-- THE TASK --
Repeat only the lines from the line containing "Write part 4" through the line containing "return Vector((radius *", both included, exactly as they stand.

-- Modeling code records --
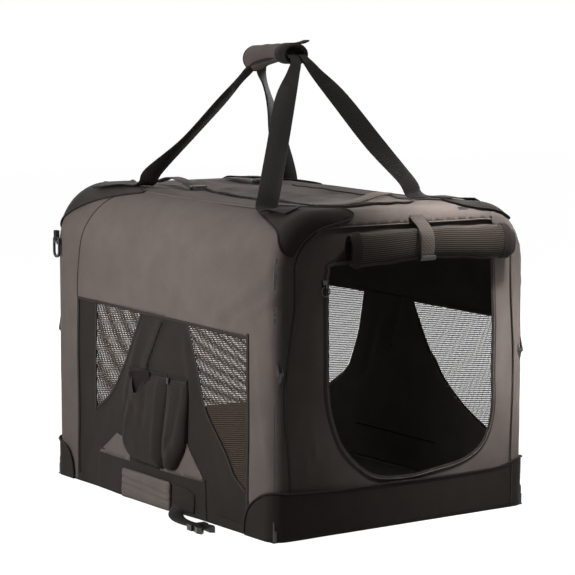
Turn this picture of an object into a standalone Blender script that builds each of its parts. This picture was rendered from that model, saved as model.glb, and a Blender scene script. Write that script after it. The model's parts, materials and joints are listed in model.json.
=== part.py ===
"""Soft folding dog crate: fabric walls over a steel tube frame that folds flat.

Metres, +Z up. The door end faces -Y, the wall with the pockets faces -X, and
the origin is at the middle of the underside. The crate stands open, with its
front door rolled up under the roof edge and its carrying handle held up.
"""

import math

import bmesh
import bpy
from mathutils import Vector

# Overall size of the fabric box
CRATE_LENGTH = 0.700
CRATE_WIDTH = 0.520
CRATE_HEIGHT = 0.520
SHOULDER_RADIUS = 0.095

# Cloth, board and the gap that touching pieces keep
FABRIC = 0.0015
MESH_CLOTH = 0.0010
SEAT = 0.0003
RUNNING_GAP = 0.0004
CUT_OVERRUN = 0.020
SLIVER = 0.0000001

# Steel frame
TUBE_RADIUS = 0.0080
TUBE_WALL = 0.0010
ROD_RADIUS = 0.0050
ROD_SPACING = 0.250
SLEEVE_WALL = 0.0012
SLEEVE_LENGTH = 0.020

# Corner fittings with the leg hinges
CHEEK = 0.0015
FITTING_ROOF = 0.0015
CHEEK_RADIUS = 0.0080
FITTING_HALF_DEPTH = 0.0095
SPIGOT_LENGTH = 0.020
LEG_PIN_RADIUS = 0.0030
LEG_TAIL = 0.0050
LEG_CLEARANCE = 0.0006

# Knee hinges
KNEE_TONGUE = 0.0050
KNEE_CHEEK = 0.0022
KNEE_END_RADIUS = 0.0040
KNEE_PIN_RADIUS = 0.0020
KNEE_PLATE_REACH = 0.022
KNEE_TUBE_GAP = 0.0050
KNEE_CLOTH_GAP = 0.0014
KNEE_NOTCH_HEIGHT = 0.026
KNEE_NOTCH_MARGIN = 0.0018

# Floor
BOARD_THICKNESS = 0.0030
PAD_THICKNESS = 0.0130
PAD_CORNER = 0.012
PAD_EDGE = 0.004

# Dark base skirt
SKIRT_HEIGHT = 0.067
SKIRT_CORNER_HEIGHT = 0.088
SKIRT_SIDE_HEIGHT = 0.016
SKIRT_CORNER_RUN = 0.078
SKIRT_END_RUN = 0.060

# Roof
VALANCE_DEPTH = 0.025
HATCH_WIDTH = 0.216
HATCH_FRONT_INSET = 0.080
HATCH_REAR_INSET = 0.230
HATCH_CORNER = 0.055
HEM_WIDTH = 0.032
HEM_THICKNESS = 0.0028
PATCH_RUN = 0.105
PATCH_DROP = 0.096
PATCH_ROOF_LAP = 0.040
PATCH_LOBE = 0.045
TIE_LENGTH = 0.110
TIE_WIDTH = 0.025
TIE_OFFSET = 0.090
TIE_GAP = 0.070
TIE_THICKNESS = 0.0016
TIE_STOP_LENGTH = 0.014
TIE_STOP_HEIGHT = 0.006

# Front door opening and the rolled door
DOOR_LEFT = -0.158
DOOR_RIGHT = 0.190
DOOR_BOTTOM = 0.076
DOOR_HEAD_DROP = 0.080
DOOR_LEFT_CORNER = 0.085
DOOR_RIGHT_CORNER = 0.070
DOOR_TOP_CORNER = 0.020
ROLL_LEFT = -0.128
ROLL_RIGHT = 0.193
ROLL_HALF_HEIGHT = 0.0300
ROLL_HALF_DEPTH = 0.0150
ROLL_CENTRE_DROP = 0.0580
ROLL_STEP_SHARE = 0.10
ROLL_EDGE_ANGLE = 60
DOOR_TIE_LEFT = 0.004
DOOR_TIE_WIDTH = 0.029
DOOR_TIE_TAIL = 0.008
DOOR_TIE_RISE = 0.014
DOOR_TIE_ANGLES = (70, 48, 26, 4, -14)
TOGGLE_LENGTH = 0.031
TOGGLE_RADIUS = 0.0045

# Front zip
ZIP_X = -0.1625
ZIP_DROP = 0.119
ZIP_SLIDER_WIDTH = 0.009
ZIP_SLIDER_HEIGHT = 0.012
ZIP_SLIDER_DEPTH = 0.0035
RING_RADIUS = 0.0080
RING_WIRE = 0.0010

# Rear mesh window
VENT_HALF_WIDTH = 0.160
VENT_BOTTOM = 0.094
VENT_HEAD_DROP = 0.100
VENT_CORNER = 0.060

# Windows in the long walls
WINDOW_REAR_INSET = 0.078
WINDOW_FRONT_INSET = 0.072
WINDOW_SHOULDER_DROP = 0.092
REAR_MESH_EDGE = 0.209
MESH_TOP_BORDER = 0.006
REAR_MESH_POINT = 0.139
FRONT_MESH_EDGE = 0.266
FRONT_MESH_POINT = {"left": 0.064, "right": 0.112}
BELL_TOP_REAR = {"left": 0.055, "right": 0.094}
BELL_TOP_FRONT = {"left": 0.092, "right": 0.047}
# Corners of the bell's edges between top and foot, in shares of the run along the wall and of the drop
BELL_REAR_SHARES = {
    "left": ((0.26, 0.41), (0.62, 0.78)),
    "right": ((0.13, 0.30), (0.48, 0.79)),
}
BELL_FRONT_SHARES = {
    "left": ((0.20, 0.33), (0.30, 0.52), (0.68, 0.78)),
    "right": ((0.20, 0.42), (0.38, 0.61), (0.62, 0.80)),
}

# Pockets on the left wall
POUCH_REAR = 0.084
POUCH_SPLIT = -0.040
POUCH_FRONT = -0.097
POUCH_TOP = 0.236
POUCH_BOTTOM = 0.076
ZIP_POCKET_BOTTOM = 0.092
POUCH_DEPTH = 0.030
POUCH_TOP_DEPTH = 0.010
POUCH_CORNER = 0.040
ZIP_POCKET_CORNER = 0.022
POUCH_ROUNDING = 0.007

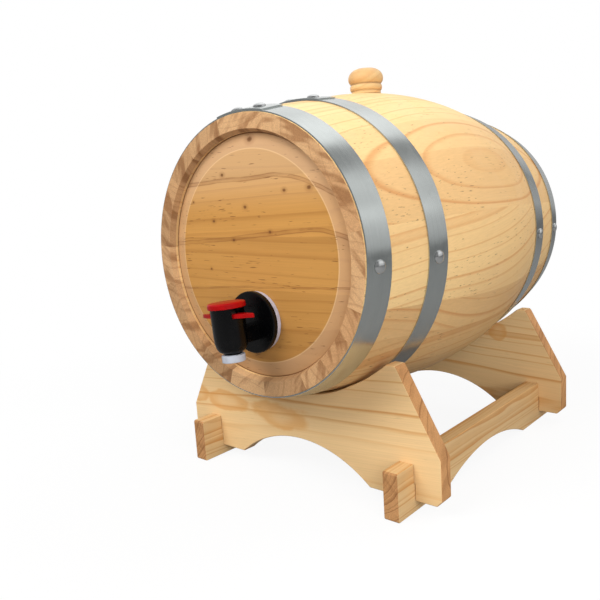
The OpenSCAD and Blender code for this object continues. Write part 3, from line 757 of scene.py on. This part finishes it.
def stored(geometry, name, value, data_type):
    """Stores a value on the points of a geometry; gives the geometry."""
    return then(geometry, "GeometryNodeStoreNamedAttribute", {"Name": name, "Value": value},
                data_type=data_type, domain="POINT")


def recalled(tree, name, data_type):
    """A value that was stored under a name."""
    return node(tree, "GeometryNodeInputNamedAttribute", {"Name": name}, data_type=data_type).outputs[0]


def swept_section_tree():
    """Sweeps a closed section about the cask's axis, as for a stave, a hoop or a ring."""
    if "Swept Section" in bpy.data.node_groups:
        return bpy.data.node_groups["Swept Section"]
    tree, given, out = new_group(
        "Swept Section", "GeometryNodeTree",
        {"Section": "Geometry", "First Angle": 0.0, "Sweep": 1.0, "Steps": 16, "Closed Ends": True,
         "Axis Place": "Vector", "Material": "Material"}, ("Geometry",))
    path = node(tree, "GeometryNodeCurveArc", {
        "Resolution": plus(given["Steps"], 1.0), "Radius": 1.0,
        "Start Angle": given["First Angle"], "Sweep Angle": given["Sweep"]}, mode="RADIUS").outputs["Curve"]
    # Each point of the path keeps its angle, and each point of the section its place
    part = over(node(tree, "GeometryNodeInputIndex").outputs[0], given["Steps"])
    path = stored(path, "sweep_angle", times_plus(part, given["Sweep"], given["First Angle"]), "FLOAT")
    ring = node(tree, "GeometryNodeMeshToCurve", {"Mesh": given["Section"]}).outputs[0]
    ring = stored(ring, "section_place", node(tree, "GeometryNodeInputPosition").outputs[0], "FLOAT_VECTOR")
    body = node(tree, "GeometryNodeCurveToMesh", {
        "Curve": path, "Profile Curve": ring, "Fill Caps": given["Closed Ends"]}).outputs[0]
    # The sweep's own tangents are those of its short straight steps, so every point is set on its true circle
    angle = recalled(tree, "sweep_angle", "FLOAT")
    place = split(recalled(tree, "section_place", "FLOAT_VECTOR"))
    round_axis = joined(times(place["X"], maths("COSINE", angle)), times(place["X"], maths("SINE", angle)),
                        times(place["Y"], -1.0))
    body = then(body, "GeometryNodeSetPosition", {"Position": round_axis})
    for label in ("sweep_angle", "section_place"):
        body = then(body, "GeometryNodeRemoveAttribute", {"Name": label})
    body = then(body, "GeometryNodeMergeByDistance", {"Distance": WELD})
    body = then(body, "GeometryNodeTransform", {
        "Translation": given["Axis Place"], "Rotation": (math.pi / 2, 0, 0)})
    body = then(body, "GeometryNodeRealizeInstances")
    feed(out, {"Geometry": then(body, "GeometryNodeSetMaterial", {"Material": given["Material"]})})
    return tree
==
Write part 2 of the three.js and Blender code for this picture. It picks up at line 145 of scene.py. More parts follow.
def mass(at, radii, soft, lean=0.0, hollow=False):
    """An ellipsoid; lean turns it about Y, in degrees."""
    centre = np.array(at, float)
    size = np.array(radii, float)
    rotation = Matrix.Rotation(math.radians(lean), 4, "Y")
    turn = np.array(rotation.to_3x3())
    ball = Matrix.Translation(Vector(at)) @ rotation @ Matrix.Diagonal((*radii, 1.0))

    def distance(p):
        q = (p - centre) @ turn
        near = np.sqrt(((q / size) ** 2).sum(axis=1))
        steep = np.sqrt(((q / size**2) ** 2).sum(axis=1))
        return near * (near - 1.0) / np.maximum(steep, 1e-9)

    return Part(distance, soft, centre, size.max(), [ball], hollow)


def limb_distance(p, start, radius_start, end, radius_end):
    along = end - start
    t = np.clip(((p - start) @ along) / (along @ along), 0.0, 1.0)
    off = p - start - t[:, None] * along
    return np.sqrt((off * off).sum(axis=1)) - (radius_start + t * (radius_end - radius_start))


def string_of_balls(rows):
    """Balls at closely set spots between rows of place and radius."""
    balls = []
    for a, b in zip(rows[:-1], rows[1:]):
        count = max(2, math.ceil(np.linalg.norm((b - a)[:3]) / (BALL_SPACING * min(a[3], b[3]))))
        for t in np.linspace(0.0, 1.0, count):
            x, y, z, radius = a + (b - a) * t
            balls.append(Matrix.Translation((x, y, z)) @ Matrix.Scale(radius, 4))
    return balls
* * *
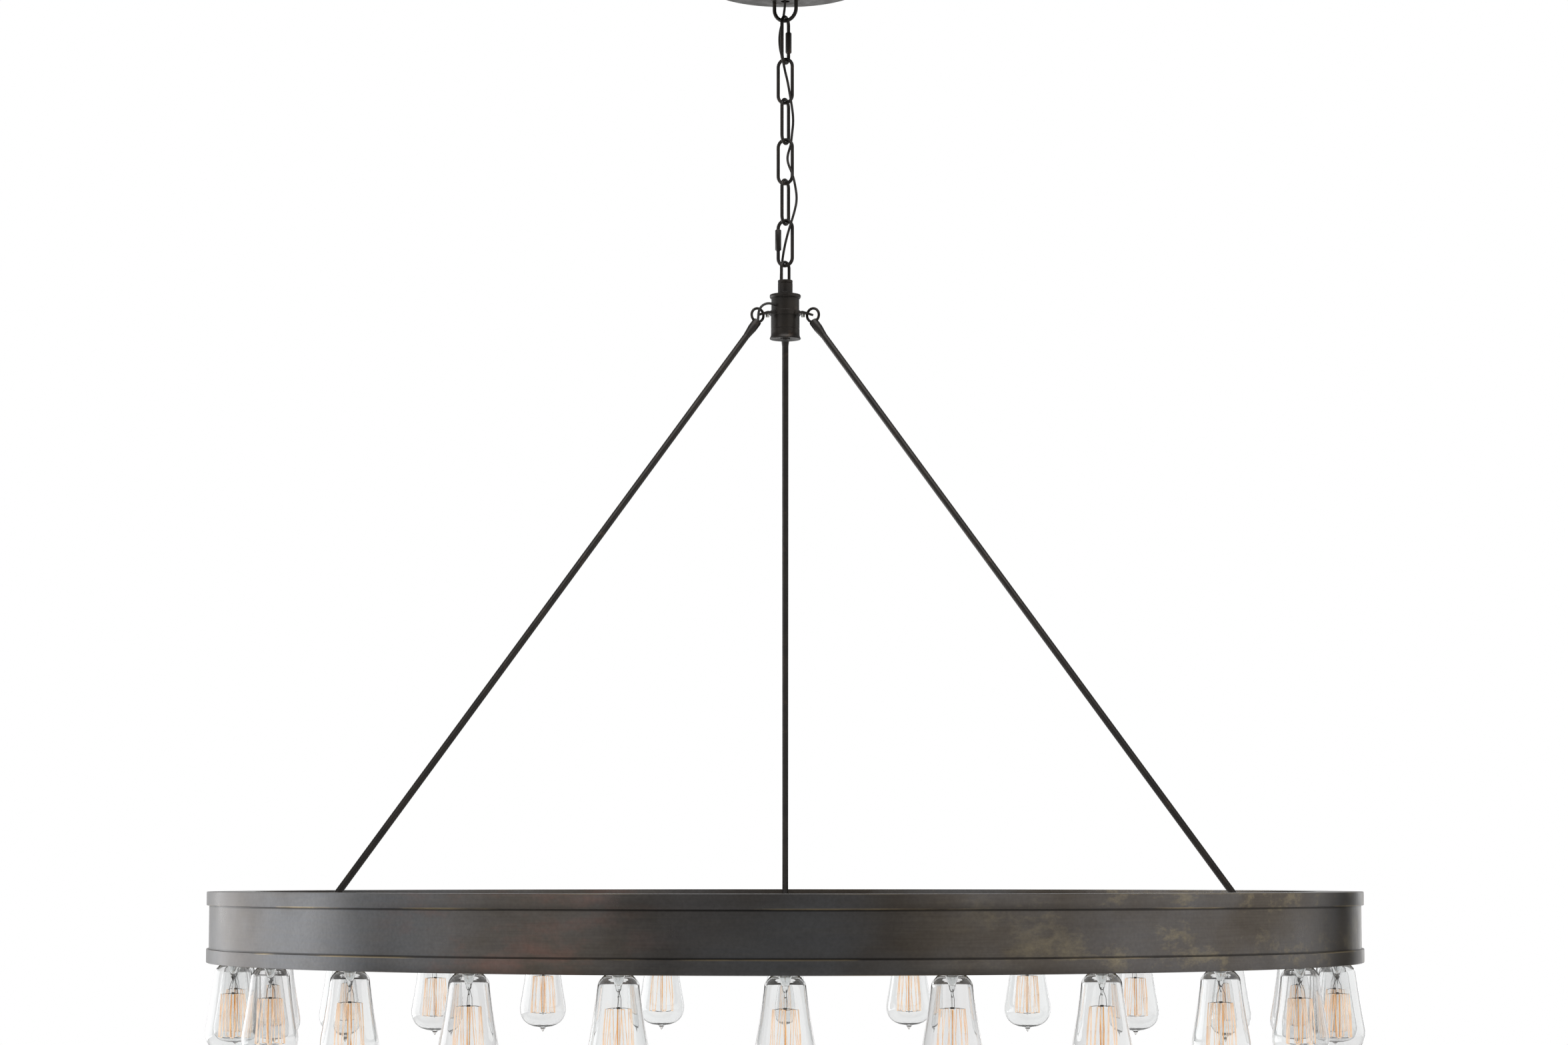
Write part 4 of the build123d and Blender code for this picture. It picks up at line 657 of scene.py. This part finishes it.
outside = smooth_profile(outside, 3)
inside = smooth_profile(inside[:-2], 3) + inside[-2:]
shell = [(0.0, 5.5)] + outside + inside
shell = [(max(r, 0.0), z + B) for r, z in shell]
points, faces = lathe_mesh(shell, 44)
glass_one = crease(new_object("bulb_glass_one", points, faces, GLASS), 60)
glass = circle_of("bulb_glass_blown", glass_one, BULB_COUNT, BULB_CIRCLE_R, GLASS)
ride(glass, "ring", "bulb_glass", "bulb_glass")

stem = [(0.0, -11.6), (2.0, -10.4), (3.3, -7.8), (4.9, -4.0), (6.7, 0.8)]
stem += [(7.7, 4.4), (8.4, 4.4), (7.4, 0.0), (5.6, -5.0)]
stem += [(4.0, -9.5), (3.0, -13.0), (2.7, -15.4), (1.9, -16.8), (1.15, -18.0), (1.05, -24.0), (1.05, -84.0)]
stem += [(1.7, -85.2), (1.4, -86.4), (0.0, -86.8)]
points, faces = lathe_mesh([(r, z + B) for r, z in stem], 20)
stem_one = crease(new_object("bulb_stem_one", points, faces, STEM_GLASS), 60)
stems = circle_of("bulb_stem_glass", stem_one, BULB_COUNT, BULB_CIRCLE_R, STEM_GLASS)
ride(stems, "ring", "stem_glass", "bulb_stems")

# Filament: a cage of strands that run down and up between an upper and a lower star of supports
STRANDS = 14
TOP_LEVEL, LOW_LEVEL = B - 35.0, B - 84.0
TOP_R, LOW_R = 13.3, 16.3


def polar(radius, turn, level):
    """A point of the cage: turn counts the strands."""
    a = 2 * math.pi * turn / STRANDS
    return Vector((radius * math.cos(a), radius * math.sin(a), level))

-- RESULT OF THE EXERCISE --
Write part 4 of the build123d and Blender code for this picture. It picks up at line 657 of scene.py. This part finishes it.
outside = smooth_profile(outside, 3)
inside = smooth_profile(inside[:-2], 3) + inside[-2:]
shell = [(0.0, 5.5)] + outside + inside
shell = [(max(r, 0.0), z + B) for r, z in shell]
points, faces = lathe_mesh(shell, 44)
glass_one = crease(new_object("bulb_glass_one", points, faces, GLASS), 60)
glass = circle_of("bulb_glass_blown", glass_one, BULB_COUNT, BULB_CIRCLE_R, GLASS)
ride(glass, "ring", "bulb_glass", "bulb_glass")

stem = [(0.0, -11.6), (2.0, -10.4), (3.3, -7.8), (4.9, -4.0), (6.7, 0.8)]
stem += [(7.7, 4.4), (8.4, 4.4), (7.4, 0.0), (5.6, -5.0)]
stem += [(4.0, -9.5), (3.0, -13.0), (2.7, -15.4), (1.9, -16.8), (1.15, -18.0), (1.05, -24.0), (1.05, -84.0)]
stem += [(1.7, -85.2), (1.4, -86.4), (0.0, -86.8)]
points, faces = lathe_mesh([(r, z + B) for r, z in stem], 20)
stem_one = crease(new_object("bulb_stem_one", points, faces, STEM_GLASS), 60)
stems = circle_of("bulb_stem_glass", stem_one, BULB_COUNT, BULB_CIRCLE_R, STEM_GLASS)
ride(stems, "ring", "stem_glass", "bulb_stems")

# Filament: a cage of strands that run down and up between an upper and a lower star of supports
STRANDS = 14
TOP_LEVEL, LOW_LEVEL = B - 35.0, B - 84.0
TOP_R, LOW_R = 13.3, 16.3


def polar(radius, turn, level):
    """A point of the cage: turn counts the strands."""
    a = 2 * math.pi * turn / STRANDS
    return Vector((radius * math.cos(a), radius * math.sin(a), level))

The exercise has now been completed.